Certainly the goody bag is essentially worthless — a few candies and a set of earplugs make up the typical lagniappe. But you, the harried parent, use it to do what economists call signaling. You are letting the recipients know you care about their happiness, whether you really do or not.

Does that sound as sociopathic to you as it does to me? Basically what he is saying is, "Look, moms and dads: I don't care about your trinkets. What I care about is your obeisance, which must be made manifest." This is not about caritas or even its secular bastard child politeness. It is about letting parents and children know where they fall in the order of things vis-a-vis other specimens of Homo economicus—as if this weren't perfectly obvious already. That it is basically impossible for middle-class people to raise large families in New York and Washington, D.C., is no secret.
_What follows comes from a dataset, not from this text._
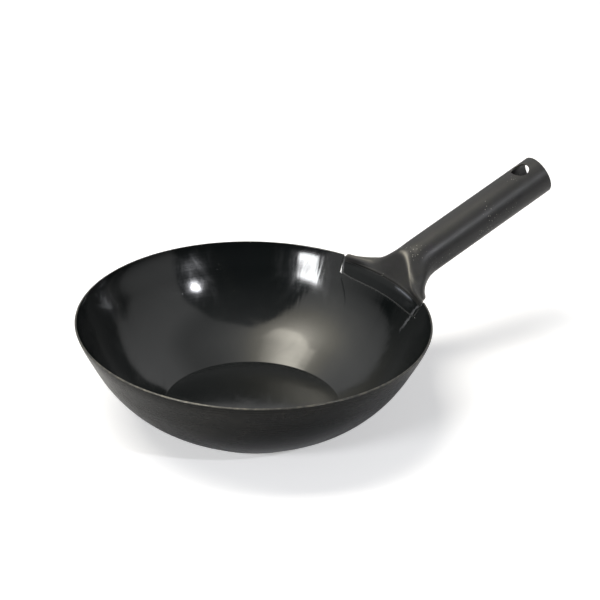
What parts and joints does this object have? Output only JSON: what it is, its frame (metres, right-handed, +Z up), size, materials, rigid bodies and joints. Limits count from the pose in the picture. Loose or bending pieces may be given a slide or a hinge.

These metropolitan areas are designed as playgrounds for 20-, 30-, and 40-something manchildren like Darlin, people who like brunch and tapas and dogs and (sterile) fornication and have opinions about prestige cable dramas; they are places in which even children themselves are regarded as luxury goods to be enjoyed in moderate amounts by the prudent and affluent and carted about in strollers that cost more than many poor people's cars and sent to premium daycares to get a leg up on their peers, with whom they will be competing one day for entry at Ivy League schools. It is a state of affairs as depraved as it is banal.

I would be lying if I said that, should I ever find myself on a plane with my daughter sitting next to Darlin, I care whether she screams her head off the entire flight or sits quietly on my lap. Either way, he won't be getting any Snickers or Juicy Fruit from me. I wonder what that signals?